#### [JOB]
Return, exactly as written, the run of lines that begins at the line containing "shell is kept." and ends at the line containing "if empty is". Nothing outside that run belongs in the answer.

#### [PROVIDED DATA]
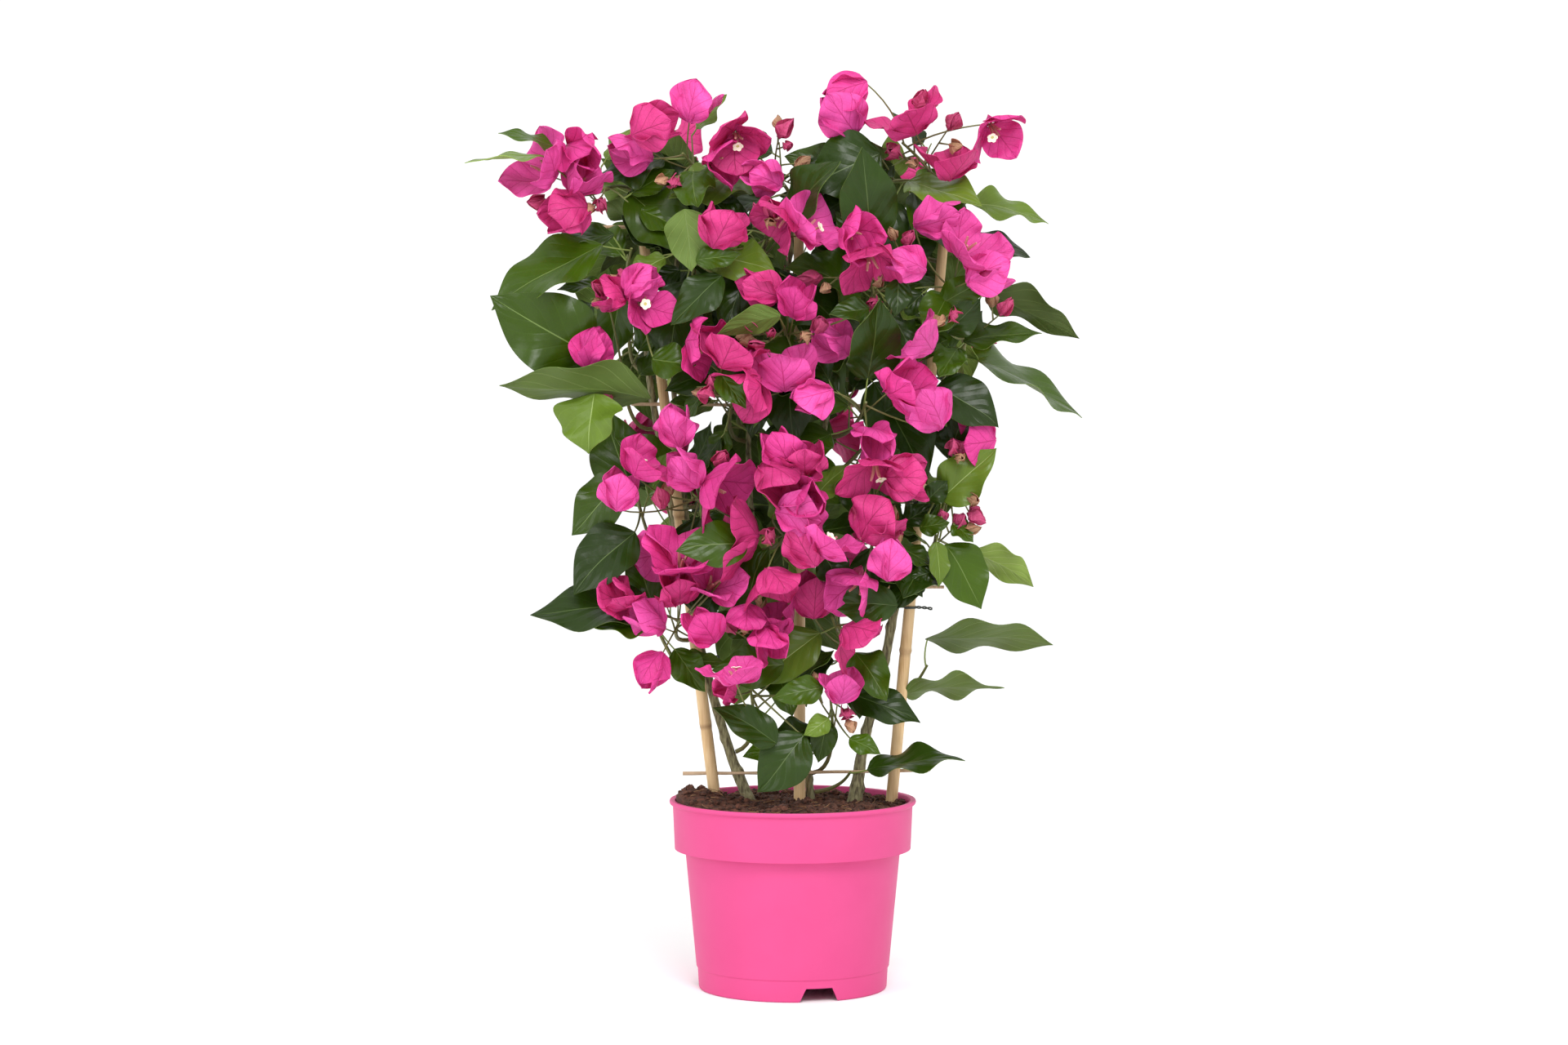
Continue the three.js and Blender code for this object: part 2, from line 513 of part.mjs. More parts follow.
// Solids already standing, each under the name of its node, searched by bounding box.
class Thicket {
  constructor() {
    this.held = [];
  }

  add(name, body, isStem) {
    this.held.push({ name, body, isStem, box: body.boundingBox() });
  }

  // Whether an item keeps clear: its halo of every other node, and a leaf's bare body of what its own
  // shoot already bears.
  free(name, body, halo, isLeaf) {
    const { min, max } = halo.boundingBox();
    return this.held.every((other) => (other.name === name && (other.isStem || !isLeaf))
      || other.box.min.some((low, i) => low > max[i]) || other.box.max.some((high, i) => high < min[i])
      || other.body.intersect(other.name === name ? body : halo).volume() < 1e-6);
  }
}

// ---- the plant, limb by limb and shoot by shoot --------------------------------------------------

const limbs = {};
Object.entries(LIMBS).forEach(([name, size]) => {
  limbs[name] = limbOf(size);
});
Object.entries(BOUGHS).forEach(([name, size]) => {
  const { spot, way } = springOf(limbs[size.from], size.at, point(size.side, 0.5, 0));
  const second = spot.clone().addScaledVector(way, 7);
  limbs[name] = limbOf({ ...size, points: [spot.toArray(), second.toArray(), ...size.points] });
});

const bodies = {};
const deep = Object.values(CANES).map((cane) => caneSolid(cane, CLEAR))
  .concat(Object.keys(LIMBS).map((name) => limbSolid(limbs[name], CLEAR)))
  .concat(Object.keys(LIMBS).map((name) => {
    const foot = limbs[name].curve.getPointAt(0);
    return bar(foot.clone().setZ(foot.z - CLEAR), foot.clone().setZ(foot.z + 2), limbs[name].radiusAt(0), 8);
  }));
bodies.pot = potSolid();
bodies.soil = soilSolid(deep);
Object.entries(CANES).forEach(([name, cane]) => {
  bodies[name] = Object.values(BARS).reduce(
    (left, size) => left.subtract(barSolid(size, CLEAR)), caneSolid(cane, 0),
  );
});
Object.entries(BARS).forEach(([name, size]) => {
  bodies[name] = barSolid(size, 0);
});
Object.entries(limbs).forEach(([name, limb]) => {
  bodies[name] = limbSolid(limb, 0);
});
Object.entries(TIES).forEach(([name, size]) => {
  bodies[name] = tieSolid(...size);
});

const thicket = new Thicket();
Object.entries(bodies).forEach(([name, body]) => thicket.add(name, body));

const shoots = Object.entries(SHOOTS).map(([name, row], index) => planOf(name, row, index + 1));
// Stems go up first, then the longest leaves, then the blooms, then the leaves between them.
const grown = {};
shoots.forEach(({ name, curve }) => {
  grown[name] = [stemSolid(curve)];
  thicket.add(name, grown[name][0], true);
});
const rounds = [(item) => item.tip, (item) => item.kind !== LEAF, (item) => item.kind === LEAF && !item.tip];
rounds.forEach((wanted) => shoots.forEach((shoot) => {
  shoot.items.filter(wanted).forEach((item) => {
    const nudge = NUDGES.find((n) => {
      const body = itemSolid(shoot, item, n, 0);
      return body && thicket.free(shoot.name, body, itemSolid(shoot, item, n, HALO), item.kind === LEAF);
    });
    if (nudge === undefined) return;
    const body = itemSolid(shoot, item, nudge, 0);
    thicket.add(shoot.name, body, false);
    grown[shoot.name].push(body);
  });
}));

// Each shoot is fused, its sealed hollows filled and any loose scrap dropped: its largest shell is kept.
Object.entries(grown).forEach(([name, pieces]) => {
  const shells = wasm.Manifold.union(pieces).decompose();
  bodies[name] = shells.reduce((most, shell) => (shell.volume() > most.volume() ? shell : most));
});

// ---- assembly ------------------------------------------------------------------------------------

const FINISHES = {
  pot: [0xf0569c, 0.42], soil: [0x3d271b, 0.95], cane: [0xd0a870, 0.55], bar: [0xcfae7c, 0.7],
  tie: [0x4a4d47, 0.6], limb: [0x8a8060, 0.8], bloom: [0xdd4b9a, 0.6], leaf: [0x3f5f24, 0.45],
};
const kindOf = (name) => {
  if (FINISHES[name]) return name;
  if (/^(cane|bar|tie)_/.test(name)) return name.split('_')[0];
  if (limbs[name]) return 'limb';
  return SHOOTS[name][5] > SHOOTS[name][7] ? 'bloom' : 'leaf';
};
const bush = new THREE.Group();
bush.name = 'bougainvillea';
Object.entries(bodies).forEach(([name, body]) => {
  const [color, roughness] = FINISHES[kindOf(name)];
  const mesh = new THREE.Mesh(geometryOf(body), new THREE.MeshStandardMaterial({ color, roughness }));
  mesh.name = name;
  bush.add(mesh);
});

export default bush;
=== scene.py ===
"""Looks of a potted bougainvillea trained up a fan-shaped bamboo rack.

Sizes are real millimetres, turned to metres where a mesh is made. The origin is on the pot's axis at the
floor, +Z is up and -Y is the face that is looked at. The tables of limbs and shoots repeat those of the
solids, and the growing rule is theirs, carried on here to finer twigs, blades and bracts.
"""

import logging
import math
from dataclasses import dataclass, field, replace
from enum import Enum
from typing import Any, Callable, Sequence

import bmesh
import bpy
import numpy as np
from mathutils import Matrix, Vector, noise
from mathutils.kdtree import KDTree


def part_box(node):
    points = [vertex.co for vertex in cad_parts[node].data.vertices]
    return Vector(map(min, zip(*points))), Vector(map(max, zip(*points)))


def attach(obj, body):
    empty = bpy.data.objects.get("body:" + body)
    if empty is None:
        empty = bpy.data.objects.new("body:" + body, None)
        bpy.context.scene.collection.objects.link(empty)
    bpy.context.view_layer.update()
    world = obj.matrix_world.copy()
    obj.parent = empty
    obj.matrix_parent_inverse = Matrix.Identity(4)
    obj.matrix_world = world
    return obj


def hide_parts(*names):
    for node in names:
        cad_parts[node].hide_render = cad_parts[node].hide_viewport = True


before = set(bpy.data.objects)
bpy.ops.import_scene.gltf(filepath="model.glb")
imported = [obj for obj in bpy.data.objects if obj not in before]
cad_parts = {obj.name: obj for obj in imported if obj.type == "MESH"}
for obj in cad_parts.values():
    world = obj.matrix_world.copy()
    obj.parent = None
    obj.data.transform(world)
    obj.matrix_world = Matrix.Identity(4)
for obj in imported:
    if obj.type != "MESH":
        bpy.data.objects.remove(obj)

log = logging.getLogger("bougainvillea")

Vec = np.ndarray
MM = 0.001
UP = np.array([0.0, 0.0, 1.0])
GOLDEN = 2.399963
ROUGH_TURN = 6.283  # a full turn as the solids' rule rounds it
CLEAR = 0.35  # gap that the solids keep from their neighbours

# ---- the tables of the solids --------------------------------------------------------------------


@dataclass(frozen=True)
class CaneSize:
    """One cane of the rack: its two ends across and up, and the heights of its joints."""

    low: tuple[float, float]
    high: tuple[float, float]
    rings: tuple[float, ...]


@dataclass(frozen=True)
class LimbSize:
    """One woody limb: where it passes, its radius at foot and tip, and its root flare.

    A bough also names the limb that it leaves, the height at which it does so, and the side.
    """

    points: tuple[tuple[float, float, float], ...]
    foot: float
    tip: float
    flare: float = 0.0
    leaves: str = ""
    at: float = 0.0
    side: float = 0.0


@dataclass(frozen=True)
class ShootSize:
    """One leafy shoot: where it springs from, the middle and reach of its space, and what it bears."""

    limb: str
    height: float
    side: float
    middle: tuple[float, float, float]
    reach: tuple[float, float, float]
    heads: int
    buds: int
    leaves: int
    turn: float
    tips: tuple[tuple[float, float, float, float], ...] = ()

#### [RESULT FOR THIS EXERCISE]
// Each shoot is fused, its sealed hollows filled and any loose scrap dropped: its largest shell is kept.
Object.entries(grown).forEach(([name, pieces]) => {
  const shells = wasm.Manifold.union(pieces).decompose();
  bodies[name] = shells.reduce((most, shell) => (shell.volume() > most.volume() ? shell : most));
});

// ---- assembly ------------------------------------------------------------------------------------

const FINISHES = {
  pot: [0xf0569c, 0.42], soil: [0x3d271b, 0.95], cane: [0xd0a870, 0.55], bar: [0xcfae7c, 0.7],
  tie: [0x4a4d47, 0.6], limb: [0x8a8060, 0.8], bloom: [0xdd4b9a, 0.6], leaf: [0x3f5f24, 0.45],
};
const kindOf = (name) => {
  if (FINISHES[name]) return name;
  if (/^(cane|bar|tie)_/.test(name)) return name.split('_')[0];
  if (limbs[name]) return 'limb';
  return SHOOTS[name][5] > SHOOTS[name][7] ? 'bloom' : 'leaf';
};
const bush = new THREE.Group();
bush.name = 'bougainvillea';
Object.entries(bodies).forEach(([name, body]) => {
  const [color, roughness] = FINISHES[kindOf(name)];
  const mesh = new THREE.Mesh(geometryOf(body), new THREE.MeshStandardMaterial({ color, roughness }));
  mesh.name = name;
  bush.add(mesh);
});

export default bush;
=== scene.py ===
"""Looks of a potted bougainvillea trained up a fan-shaped bamboo rack.

Sizes are real millimetres, turned to metres where a mesh is made. The origin is on the pot's axis at the
floor, +Z is up and -Y is the face that is looked at. The tables of limbs and shoots repeat those of the
solids, and the growing rule is theirs, carried on here to finer twigs, blades and bracts.
"""

import logging
import math
from dataclasses import dataclass, field, replace
from enum import Enum
from typing import Any, Callable, Sequence

import bmesh
import bpy
import numpy as np
from mathutils import Matrix, Vector, noise
from mathutils.kdtree import KDTree


def part_box(node):
    points = [vertex.co for vertex in cad_parts[node].data.vertices]
    return Vector(map(min, zip(*points))), Vector(map(max, zip(*points)))


def attach(obj, body):
    empty = bpy.data.objects.get("body:" + body)
    if empty is None:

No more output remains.